Cada minuto mueren tres usuarios de Facebook. El último dato conocido es del 2011: un millón setecientos mil usuarios de esa red murieron ese año. Así de tantos habitantes hay en ese curioso país. Si el usuario que ha muerto es, por ejemplo, un adolescente, los padres, sus herederos, no pueden acceder a la cuenta, ni recuperar sus fotografías, ni sus escritos, ni sus cartas ni, hasta hace muy poco –gracias a la lucha feroz de los padres de un joven suicida–, encontrar los mecanismos para que los dueños de Facebook les creyeran que de veras su hijo había muerto y que de veras sí eran sus padres y no unos amigos del colegio queriendo hackear una cuenta por joder. Hay que presentarles, eso sí, una copia autenticada del certificado de defunción. Y otra cosa: los archivos que el muerto haya dejado en la nube (iCloud, Dropbox, Wetransfer) se convierten automáticamente en propiedad del proveedor individual de la plataforma. Quién sabe para qué.

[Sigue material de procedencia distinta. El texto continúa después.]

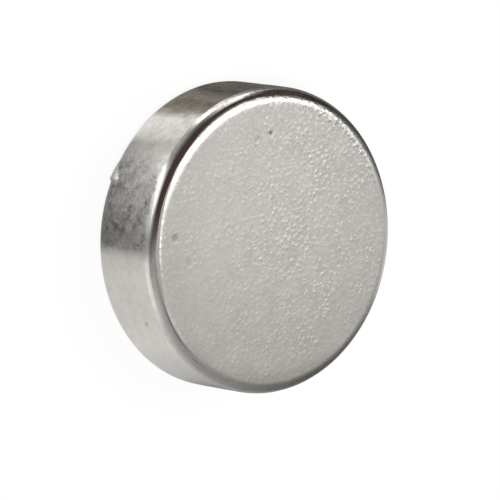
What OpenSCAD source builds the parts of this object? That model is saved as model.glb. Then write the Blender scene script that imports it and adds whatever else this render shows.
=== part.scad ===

Dicen que es por nuestro bien. Para proteger nuestra privacidad. Pero no es verdad. Nuestras búsquedas en ?Google se venden, tras armar un perfil de nuestros gustos, deseos y miedos, nuestros vicios y debilidades, nuestros tontos y no tan tontos secretos. De nuestra triste vanidad. Todo lo que somos (y su traducción en capacidad de consumo) tiene un precio. Y hay alguien que lo quiere pagar.?Solemos creer que Amazon vende libros. Pero no es verdad. En realidad le prestan a uno un servicio de alquiler. Aunque diga “download”, el libro no está en el kindle, está en un cache virtual. Amazon tiene la herramienta tecnológica para borrar, de un plumazo, todos los libros de una biblioteca virtual. Para hacerlo, basta que uno se conecte a la Red. Tampoco se puede heredar (a menos de que un hijo diga que su madre no ha muerto y finja ser ella cada vez que quiera entrar a su biblioteca a leer).

El FBI (que creemos es una ficción por culpa de tantas películas vistas) vigila sistemáticamente la Red. Puede ver todo lo que hacemos, cuando quiere. Es una práctica que lleva ya años, pero por fin Google, con su turbia política de transparencia, acaba de hacer pública la noticia. El Bureau dice, claro, que es para protegernos de los terroristas. Pero terroristas eran los bisabuelos de la más alta burguesía de la Francia de hoy.

Pero no es de Francia que quiere hablar este editorial. Lo que quiere es preguntar: ¿y si se va la luz? ¿Por un ataque terrorista que el FBI no alcanzó a prever? ¿Por qué se acabó el agua en el Mekong? Somos raros los seres humanos: por plata preferimos criar hijos tontos, frenéticos, adictos a hipnóticos jueguitos de nunca acabar, a mirar con un libro en la mano el esplendido sol anaranjado en Luang Prabang.